▸ **Written task**
Wherever the word "three" appears in a line, extract that line.

-- BEGIN Information supplied --

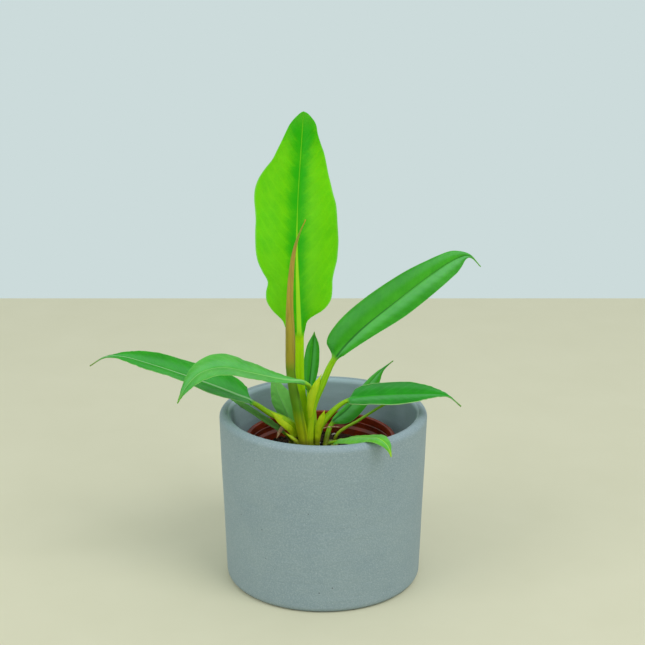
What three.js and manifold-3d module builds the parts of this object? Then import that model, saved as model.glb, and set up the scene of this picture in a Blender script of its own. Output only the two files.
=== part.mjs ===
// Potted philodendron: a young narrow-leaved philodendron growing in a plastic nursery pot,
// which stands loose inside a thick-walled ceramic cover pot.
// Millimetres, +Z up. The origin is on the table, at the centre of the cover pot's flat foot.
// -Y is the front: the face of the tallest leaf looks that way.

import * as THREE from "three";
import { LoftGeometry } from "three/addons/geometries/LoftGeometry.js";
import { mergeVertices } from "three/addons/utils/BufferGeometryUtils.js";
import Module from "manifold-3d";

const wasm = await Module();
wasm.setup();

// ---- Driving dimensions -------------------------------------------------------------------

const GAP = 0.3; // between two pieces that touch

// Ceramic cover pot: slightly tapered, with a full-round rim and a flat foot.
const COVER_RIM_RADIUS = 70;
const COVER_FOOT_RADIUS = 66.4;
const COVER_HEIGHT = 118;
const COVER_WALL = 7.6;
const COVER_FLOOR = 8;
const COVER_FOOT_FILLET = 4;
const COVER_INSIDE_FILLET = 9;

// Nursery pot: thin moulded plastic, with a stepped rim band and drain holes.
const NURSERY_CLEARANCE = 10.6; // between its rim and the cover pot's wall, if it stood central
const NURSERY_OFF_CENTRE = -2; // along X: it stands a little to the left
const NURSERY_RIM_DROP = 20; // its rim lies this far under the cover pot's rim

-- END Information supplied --

▸ **Result of the exercise**
What three.js and manifold-3d module builds the parts of this object? Then import that model, saved as model.glb, and set up the scene of this picture in a Blender script of its own. Output only the two files.
import * as THREE from "three";
import { LoftGeometry } from "three/addons/geometries/LoftGeometry.js";
import { mergeVertices } from "three/addons/utils/BufferGeometryUtils.js";